--- start ---
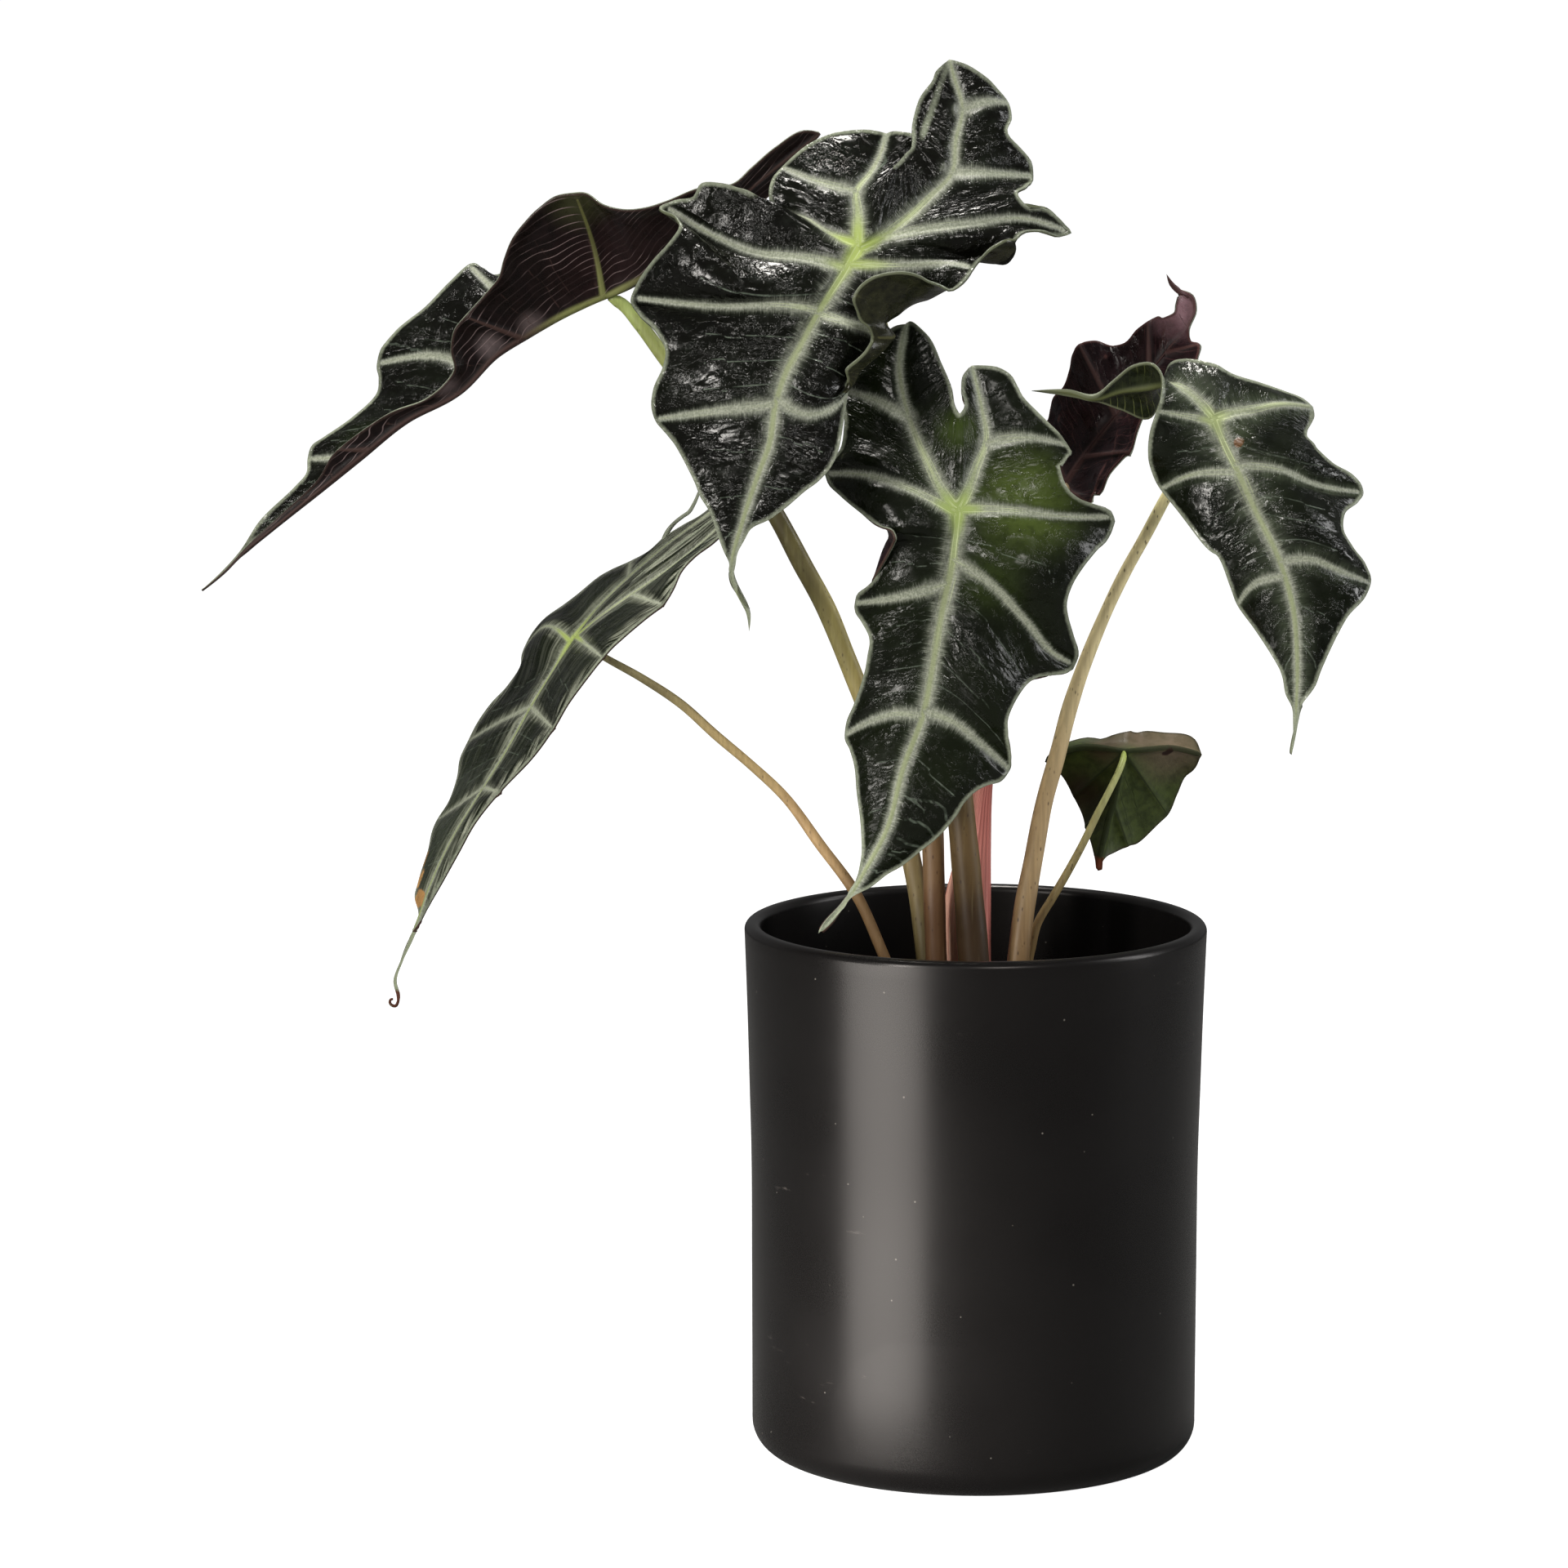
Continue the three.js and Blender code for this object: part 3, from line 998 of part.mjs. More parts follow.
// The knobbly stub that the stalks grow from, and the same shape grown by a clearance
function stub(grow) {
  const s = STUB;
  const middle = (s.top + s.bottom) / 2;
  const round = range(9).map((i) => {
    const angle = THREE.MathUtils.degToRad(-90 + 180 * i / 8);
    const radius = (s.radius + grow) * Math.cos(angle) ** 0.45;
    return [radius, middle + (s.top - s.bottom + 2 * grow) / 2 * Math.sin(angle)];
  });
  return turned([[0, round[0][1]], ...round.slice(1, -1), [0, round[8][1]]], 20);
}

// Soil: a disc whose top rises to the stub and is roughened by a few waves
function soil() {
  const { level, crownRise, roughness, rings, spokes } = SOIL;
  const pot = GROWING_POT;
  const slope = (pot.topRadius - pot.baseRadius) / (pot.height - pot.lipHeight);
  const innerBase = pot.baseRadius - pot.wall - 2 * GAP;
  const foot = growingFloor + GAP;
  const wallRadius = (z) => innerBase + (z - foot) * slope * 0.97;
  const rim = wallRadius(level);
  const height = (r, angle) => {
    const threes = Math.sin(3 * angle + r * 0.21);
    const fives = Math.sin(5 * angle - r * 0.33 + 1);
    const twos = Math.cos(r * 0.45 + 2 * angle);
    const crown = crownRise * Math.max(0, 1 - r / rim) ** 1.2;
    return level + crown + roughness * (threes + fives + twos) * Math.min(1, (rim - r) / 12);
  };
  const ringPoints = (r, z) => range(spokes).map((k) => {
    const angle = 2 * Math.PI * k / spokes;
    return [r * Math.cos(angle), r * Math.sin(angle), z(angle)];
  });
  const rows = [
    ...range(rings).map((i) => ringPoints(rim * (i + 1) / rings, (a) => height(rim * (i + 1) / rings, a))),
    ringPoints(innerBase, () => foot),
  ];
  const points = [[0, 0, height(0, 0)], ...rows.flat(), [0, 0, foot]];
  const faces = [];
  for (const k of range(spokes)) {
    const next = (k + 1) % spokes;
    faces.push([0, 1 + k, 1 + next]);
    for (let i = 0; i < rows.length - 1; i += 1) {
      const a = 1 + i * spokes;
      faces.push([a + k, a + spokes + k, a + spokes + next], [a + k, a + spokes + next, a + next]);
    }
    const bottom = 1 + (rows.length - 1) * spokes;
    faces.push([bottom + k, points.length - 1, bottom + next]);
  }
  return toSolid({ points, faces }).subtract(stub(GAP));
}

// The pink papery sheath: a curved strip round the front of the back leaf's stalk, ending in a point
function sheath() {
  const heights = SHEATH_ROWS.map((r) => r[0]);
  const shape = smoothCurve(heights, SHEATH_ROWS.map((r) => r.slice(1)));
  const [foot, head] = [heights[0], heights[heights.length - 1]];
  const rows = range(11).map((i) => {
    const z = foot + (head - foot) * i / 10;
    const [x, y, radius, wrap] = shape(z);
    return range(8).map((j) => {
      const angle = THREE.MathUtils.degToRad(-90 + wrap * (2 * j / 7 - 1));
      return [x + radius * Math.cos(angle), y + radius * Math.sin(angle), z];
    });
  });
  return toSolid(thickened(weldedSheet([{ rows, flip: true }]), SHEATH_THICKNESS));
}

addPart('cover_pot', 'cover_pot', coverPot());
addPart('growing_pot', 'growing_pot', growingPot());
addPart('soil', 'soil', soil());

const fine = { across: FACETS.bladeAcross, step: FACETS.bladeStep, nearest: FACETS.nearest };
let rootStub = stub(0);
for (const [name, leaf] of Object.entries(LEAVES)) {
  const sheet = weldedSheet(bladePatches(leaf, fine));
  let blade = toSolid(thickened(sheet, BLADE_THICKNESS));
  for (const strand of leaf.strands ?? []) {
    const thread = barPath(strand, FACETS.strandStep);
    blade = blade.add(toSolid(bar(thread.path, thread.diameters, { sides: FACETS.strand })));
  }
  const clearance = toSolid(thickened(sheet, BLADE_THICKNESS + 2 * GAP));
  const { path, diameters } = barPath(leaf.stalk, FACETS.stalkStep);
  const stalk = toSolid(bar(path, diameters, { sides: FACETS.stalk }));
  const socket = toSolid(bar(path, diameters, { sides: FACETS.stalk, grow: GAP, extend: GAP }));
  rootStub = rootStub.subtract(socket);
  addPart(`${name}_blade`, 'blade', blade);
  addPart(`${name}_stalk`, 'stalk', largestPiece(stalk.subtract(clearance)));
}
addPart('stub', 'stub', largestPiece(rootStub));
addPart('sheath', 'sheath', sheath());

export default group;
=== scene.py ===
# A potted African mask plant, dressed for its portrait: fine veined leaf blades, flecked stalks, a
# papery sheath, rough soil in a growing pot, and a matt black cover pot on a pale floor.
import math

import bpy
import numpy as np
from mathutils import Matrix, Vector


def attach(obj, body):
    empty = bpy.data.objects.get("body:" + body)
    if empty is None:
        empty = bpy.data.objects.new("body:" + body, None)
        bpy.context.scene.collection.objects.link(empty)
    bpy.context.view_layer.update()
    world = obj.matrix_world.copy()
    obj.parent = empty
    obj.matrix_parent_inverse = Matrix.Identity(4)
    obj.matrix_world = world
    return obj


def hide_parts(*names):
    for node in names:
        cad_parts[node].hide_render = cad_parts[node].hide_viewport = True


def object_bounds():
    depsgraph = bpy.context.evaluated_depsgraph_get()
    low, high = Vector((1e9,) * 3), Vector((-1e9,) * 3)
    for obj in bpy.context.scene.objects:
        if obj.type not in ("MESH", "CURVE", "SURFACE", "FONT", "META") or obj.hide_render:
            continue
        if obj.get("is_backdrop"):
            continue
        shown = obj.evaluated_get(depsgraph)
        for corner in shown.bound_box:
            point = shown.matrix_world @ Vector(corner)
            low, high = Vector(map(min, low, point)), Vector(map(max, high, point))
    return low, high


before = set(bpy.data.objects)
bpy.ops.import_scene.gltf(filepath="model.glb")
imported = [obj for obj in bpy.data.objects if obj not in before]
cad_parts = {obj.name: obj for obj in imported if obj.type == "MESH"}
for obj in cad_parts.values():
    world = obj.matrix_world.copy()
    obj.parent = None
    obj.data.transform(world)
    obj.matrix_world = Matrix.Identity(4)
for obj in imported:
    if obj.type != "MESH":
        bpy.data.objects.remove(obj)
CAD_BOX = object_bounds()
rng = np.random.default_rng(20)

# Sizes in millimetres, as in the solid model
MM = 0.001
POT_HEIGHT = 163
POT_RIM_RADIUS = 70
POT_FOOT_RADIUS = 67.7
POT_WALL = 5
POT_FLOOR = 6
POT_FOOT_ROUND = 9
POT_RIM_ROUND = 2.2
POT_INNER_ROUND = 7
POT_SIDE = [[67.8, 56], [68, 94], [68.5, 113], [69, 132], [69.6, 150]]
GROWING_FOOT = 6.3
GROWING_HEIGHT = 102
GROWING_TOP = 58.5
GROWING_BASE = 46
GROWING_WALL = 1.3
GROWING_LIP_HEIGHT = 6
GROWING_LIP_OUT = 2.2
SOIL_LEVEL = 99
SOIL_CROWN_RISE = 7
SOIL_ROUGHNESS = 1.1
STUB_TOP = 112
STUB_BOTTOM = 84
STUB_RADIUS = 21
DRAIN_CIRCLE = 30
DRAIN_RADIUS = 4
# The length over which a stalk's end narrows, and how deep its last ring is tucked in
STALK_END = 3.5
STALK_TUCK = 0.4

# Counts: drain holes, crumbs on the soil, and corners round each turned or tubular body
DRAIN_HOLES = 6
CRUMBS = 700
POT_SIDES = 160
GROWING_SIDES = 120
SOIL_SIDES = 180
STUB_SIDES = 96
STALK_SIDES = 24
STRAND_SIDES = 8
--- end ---
All of the data shown above must be copied exactly.

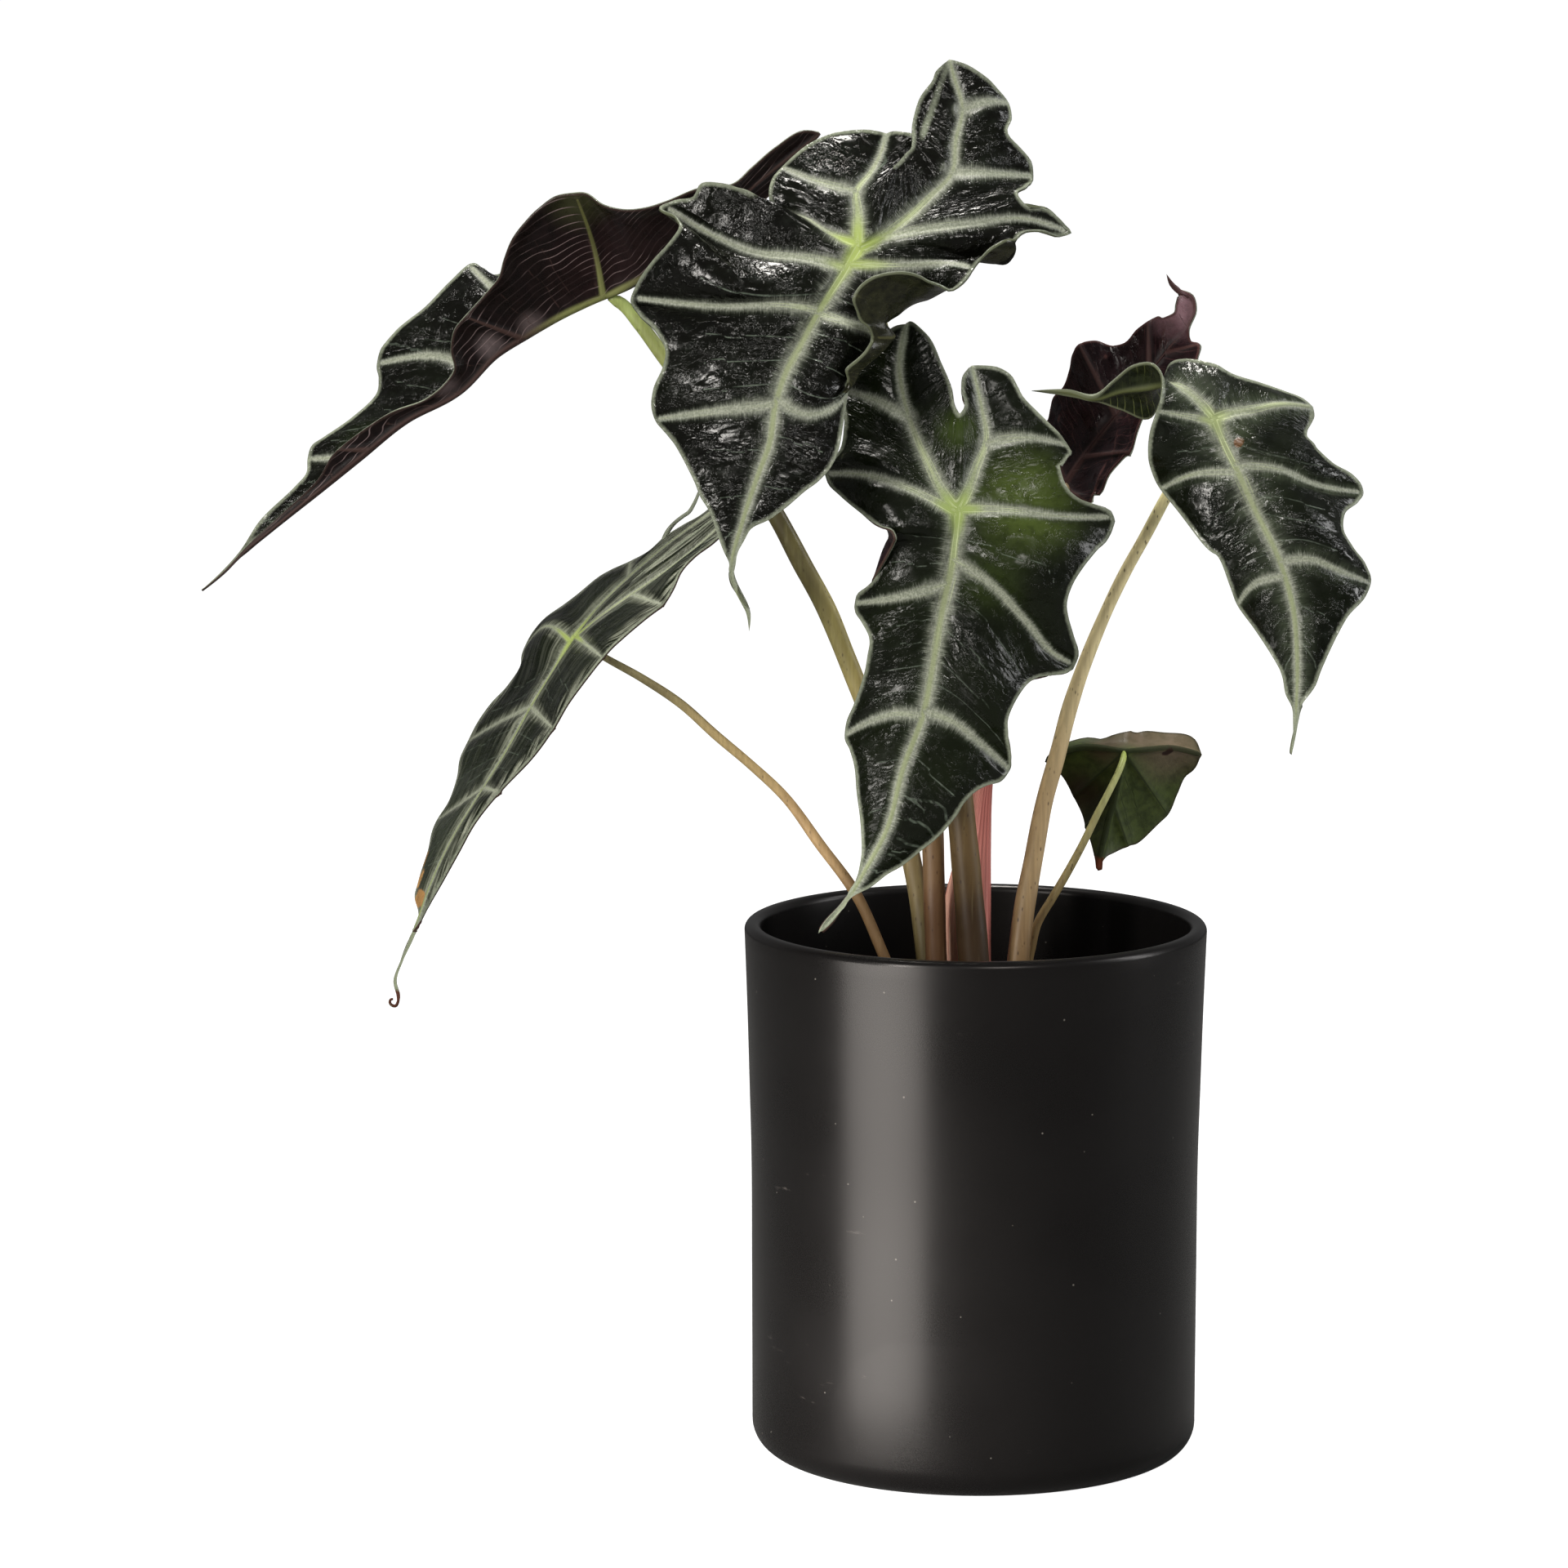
Continue the three.js and Blender code for this object: part 3, from line 998 of part.mjs. More parts follow.
// The knobbly stub that the stalks grow from, and the same shape grown by a clearance
function stub(grow) {
  const s = STUB;
  const middle = (s.top + s.bottom) / 2;
  const round = range(9).map((i) => {
    const angle = THREE.MathUtils.degToRad(-90 + 180 * i / 8);
    const radius = (s.radius + grow) * Math.cos(angle) ** 0.45;
    return [radius, middle + (s.top - s.bottom + 2 * grow) / 2 * Math.sin(angle)];
  });
  return turned([[0, round[0][1]], ...round.slice(1, -1), [0, round[8][1]]], 20);
}

// Soil: a disc whose top rises to the stub and is roughened by a few waves
function soil() {
  const { level, crownRise, roughness, rings, spokes } = SOIL;
  const pot = GROWING_POT;
  const slope = (pot.topRadius - pot.baseRadius) / (pot.height - pot.lipHeight);
  const innerBase = pot.baseRadius - pot.wall - 2 * GAP;
  const foot = growingFloor + GAP;
  const wallRadius = (z) => innerBase + (z - foot) * slope * 0.97;
  const rim = wallRadius(level);
  const height = (r, angle) => {
    const threes = Math.sin(3 * angle + r * 0.21);
    const fives = Math.sin(5 * angle - r * 0.33 + 1);
    const twos = Math.cos(r * 0.45 + 2 * angle);
    const crown = crownRise * Math.max(0, 1 - r / rim) ** 1.2;
    return level + crown + roughness * (threes + fives + twos) * Math.min(1, (rim - r) / 12);
  };
  const ringPoints = (r, z) => range(spokes).map((k) => {
    const angle = 2 * Math.PI * k / spokes;
    return [r * Math.cos(angle), r * Math.sin(angle), z(angle)];
  });
  const rows = [
    ...range(rings).map((i) => ringPoints(rim * (i + 1) / rings, (a) => height(rim * (i + 1) / rings, a))),
    ringPoints(innerBase, () => foot),
  ];
  const points = [[0, 0, height(0, 0)], ...rows.flat(), [0, 0, foot]];
  const faces = [];
  for (const k of range(spokes)) {
    const next = (k + 1) % spokes;
    faces.push([0, 1 + k, 1 + next]);
    for (let i = 0; i < rows.length - 1; i += 1) {
      const a = 1 + i * spokes;
      faces.push([a + k, a + spokes + k, a + spokes + next], [a + k, a + spokes + next, a + next]);
    }
    const bottom = 1 + (rows.length - 1) * spokes;
    faces.push([bottom + k, points.length - 1, bottom + next]);
  }
  return toSolid({ points, faces }).subtract(stub(GAP));
}

// The pink papery sheath: a curved strip round the front of the back leaf's stalk, ending in a point
function sheath() {
  const heights = SHEATH_ROWS.map((r) => r[0]);
  const shape = smoothCurve(heights, SHEATH_ROWS.map((r) => r.slice(1)));
  const [foot, head] = [heights[0], heights[heights.length - 1]];
  const rows = range(11).map((i) => {
    const z = foot + (head - foot) * i / 10;
    const [x, y, radius, wrap] = shape(z);
    return range(8).map((j) => {
      const angle = THREE.MathUtils.degToRad(-90 + wrap * (2 * j / 7 - 1));
      return [x + radius * Math.cos(angle), y + radius * Math.sin(angle), z];
    });
  });
  return toSolid(thickened(weldedSheet([{ rows, flip: true }]), SHEATH_THICKNESS));
}

addPart('cover_pot', 'cover_pot', coverPot());
addPart('growing_pot', 'growing_pot', growingPot());
addPart('soil', 'soil', soil());

const fine = { across: FACETS.bladeAcross, step: FACETS.bladeStep, nearest: FACETS.nearest };
let rootStub = stub(0);
for (const [name, leaf] of Object.entries(LEAVES)) {
  const sheet = weldedSheet(bladePatches(leaf, fine));
  let blade = toSolid(thickened(sheet, BLADE_THICKNESS));
  for (const strand of leaf.strands ?? []) {
    const thread = barPath(strand, FACETS.strandStep);
    blade = blade.add(toSolid(bar(thread.path, thread.diameters, { sides: FACETS.strand })));
  }
  const clearance = toSolid(thickened(sheet, BLADE_THICKNESS + 2 * GAP));
  const { path, diameters } = barPath(leaf.stalk, FACETS.stalkStep);
  const stalk = toSolid(bar(path, diameters, { sides: FACETS.stalk }));
  const socket = toSolid(bar(path, diameters, { sides: FACETS.stalk, grow: GAP, extend: GAP }));
  rootStub = rootStub.subtract(socket);
  addPart(`${name}_blade`, 'blade', blade);
  addPart(`${name}_stalk`, 'stalk', largestPiece(stalk.subtract(clearance)));
}
addPart('stub', 'stub', largestPiece(rootStub));
addPart('sheath', 'sheath', sheath());

export default group;
=== scene.py ===
# A potted African mask plant, dressed for its portrait: fine veined leaf blades, flecked stalks, a
# papery sheath, rough soil in a growing pot, and a matt black cover pot on a pale floor.
import math

import bpy
import numpy as np
from mathutils import Matrix, Vector


def attach(obj, body):
    empty = bpy.data.objects.get("body:" + body)
    if empty is None:
        empty = bpy.data.objects.new("body:" + body, None)
        bpy.context.scene.collection.objects.link(empty)
    bpy.context.view_layer.update()
    world = obj.matrix_world.copy()
    obj.parent = empty
    obj.matrix_parent_inverse = Matrix.Identity(4)
    obj.matrix_world = world
    return obj


def hide_parts(*names):
    for node in names:
        cad_parts[node].hide_render = cad_parts[node].hide_viewport = True


def object_bounds():
    depsgraph = bpy.context.evaluated_depsgraph_get()
    low, high = Vector((1e9,) * 3), Vector((-1e9,) * 3)
    for obj in bpy.context.scene.objects:
        if obj.type not in ("MESH", "CURVE", "SURFACE", "FONT", "META") or obj.hide_render:
            continue
        if obj.get("is_backdrop"):
            continue
        shown = obj.evaluated_get(depsgraph)
        for corner in shown.bound_box:
            point = shown.matrix_world @ Vector(corner)
            low, high = Vector(map(min, low, point)), Vector(map(max, high, point))
    return low, high


before = set(bpy.data.objects)
bpy.ops.import_scene.gltf(filepath="model.glb")
imported = [obj for obj in bpy.data.objects if obj not in before]
cad_parts = {obj.name: obj for obj in imported if obj.type == "MESH"}
for obj in cad_parts.values():
    world = obj.matrix_world.copy()
    obj.parent = None
    obj.data.transform(world)
    obj.matrix_world = Matrix.Identity(4)
for obj in imported:
    if obj.type != "MESH":
        bpy.data.objects.remove(obj)
CAD_BOX = object_bounds()
rng = np.random.default_rng(20)

# Sizes in millimetres, as in the solid model
MM = 0.001
POT_HEIGHT = 163
POT_RIM_RADIUS = 70
POT_FOOT_RADIUS = 67.7
POT_WALL = 5
POT_FLOOR = 6
POT_FOOT_ROUND = 9
POT_RIM_ROUND = 2.2
POT_INNER_ROUND = 7
POT_SIDE = [[67.8, 56], [68, 94], [68.5, 113], [69, 132], [69.6, 150]]
GROWING_FOOT = 6.3
GROWING_HEIGHT = 102
GROWING_TOP = 58.5
GROWING_BASE = 46
GROWING_WALL = 1.3
GROWING_LIP_HEIGHT = 6
GROWING_LIP_OUT = 2.2
SOIL_LEVEL = 99
SOIL_CROWN_RISE = 7
SOIL_ROUGHNESS = 1.1
STUB_TOP = 112
STUB_BOTTOM = 84
STUB_RADIUS = 21
DRAIN_CIRCLE = 30
DRAIN_RADIUS = 4
# The length over which a stalk's end narrows, and how deep its last ring is tucked in
STALK_END = 3.5
STALK_TUCK = 0.4

# Counts: drain holes, crumbs on the soil, and corners round each turned or tubular body
DRAIN_HOLES = 6
CRUMBS = 700
POT_SIDES = 160
GROWING_SIDES = 120
SOIL_SIDES = 180
STUB_SIDES = 96
STALK_SIDES = 24
STRAND_SIDES = 8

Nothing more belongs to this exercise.